Perhaps there are more egregious examples of racism in the rest of 1,100-page report. But since the report is not public, we have no way of knowing. As Nius editor-in-chief Julian Reichelt put it in the same Nius broadcast, “Show us the evidence!”

A second problem is that even supposing that there are indeed more egregious examples in the rest of the report, how do we know that they are organic expressions of the predominant sentiment in the party? The root of the problem here is that German domestic intelligence is known to have its own agents – or “V-men” and “V-women” as they are called – running fake accounts on social media in order to infiltrate the allegedly “far-right” scene. 

The original report in the mainstream Süddeutsche Zeitung that first broke the story in September 2022 spoke of “more than a hundred” such fake accounts. But the real number must be much higher than that. Thus, as reported by Nius, the Berlin regional government acknowledged last year, in response to a parliamentary question, that just its own local intelligence bureau was running 236 such fake accounts, including 59 on Facebook and 36 on X. The Berlin bureau is just one of 16 regional “Offices for the Protection of the Constitution”.

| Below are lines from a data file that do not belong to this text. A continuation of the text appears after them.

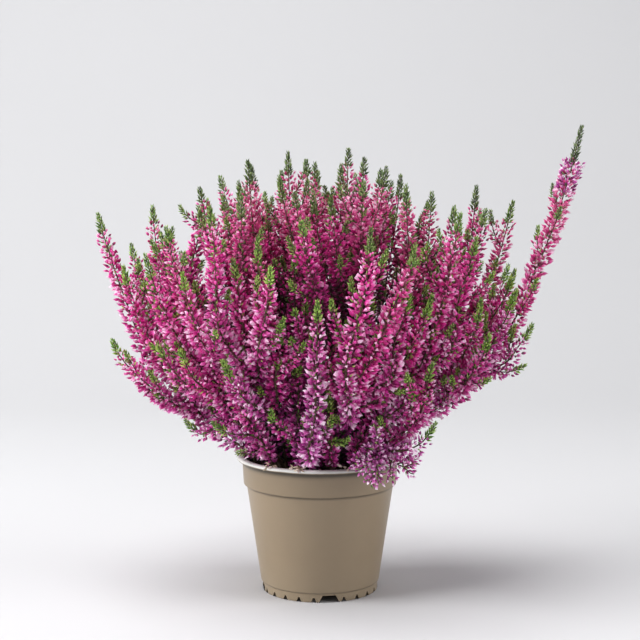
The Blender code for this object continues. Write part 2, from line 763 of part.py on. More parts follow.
def put_in_place():
    """Parents every piece to an empty on the pot's axis, and moves that to its place under the plant."""
    pieces = list(bpy.data.objects)
    axis = bpy.data.objects.new("pot_axis", None)
    axis.location = POT_PLACE
    bpy.context.scene.collection.objects.link(axis)
    for piece in pieces:
        piece.parent = axis


def build():
    """Models the pot, the soil, the stems and the sprays."""
    clear_scene()
    plastic = material("pot_plastic", (0.46, 0.38, 0.28), 0.5)
    earth = material("potting_mix", (0.05, 0.03, 0.02), 0.95)
    wood = material("heather_wood", (0.16, 0.11, 0.07), 0.8)
    flowers = material("heather_flowers", (0.56, 0.06, 0.30), 0.6)
    rng = random.Random(SEED)
    sprays = plant_sprays(rng)
    shoots = grow_shoots(sprays, rng)
    relax(sprays, shoots)
    measure_room(sprays, shoots)
    pot(plastic)
    soil(sprays, earth)
    for number, spray in enumerate(sprays):
        own = [shoot for shoot in shoots if shoot.spray == number]
        woody_stem(f"stem_{number + 1:02d}", spray, own[0], wood)
        inner = 0.0 if spray.at_rim else INNER_SHARE
        body = flowering_shoot(f"spray_{number + 1:02d}", own[0], spray.bare, inner, flowers, rng)
        side_shoots = [flowering_shoot("side_shoot", shoot, 0.0, inner, flowers, rng) for shoot in own[1:]]
        if side_shoots:
            boolean_with(body, side_shoots, "UNION")
            keep_body(body)
    put_in_place()


build()
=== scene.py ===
"""A potted heather in flower: its looks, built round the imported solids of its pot, soil, stems and sprays.

Metres, +Z up, in the frame of the solids: the origin is on the surface that the pot stands on, under the
middle of the whole plant, and -Y is the front. The shoots are grown here by the same rule as the solids,
round the pot's axis, and each is then dressed with its own florets, leaves, side shoots and bark.
"""

import json
import logging
import math
import random
from collections.abc import Iterable
from dataclasses import dataclass, field
from enum import Enum

import bmesh
import bpy
import numpy as np
from mathutils import Matrix, Vector, noise

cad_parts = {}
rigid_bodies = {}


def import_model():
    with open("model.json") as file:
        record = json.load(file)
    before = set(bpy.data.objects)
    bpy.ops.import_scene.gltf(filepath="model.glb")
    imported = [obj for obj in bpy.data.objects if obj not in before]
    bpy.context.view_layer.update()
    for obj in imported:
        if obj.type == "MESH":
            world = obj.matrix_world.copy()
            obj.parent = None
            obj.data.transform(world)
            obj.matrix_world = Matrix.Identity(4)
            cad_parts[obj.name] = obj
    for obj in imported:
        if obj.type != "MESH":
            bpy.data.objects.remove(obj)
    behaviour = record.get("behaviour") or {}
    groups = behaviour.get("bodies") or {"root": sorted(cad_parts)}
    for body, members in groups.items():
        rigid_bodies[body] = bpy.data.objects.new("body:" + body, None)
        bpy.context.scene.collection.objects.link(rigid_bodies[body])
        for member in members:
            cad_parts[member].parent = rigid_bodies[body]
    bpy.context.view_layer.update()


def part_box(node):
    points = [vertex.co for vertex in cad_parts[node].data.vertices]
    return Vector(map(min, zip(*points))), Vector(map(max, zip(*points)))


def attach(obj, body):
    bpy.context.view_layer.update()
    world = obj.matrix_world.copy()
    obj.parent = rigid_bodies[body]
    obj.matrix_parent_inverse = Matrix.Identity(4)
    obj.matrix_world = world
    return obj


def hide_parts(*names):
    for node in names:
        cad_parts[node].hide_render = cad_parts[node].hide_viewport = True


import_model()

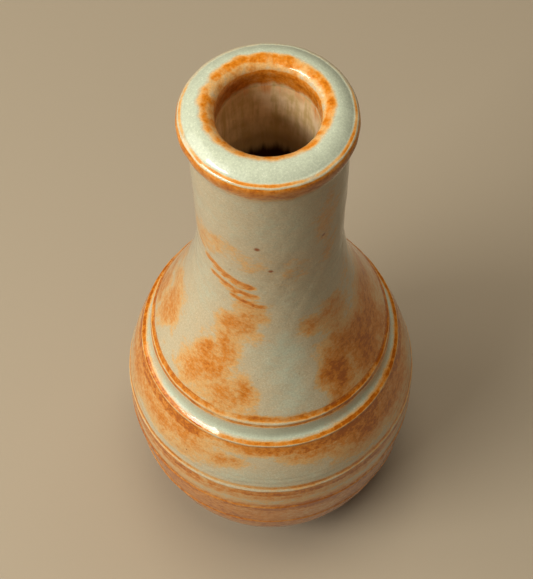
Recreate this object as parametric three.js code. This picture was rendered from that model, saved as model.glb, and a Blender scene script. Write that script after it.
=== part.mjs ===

So, even supposing egregious examples are to be found, how would we know that they were not posted by German intelligence’s own agents or, if not, by genuine members of the AfD who were entrapped by the latter?

A final problem is that even if we suppose that – despite protestations to the contrary – the AfD does indeed embrace an ethnic conception of nationhood, how is this incompatible with the German constitution? Such an ethnic conception of nationhood is known in German as the “Volkish” ideology, from the German word Volk, which can be translated as either “nation” or “people”, but has traditionally had heavily ethnic overtones. Citing the BfV report, Faeser accused the AfD of adopting “Volkish” positions.

But the fact of the matter is that the German constitution or “Basic Law” itself employs just such a “Volkish” conception of German nationhood. Unlike, say, in the US or the UK or France, the nation is not defined in civic terms. Thus, Article 116 of the Basic Law explicitly distinguishes between German citizenship [Staatsangehörigkeit] and German nationality [Volkszugehörigkeit]. The former expression literally means “membership in the state”; the latter means “belonging to” the nation or Volk. Under certain circumstances, German law even confers special rights upon Volksdeutschen – or, in other words, “ethnic Germans” – and the distinction is especially significant given that the Basic Law famously declares that state power emanates from the Volk (Article 20) – not the citizenry.

German critics, like the late historian Wolfgang Wippermann, have long called for such traces of ethnic-national or “Volkish” thinking to be purged from German law – thus far to no avail. So, how can Germany’s “Office for the Protection of the Constitution” accuse the AfD of extremism for – allegedly – employing a conception of nationhood that is found in the very constitution it is supposed to “protect”?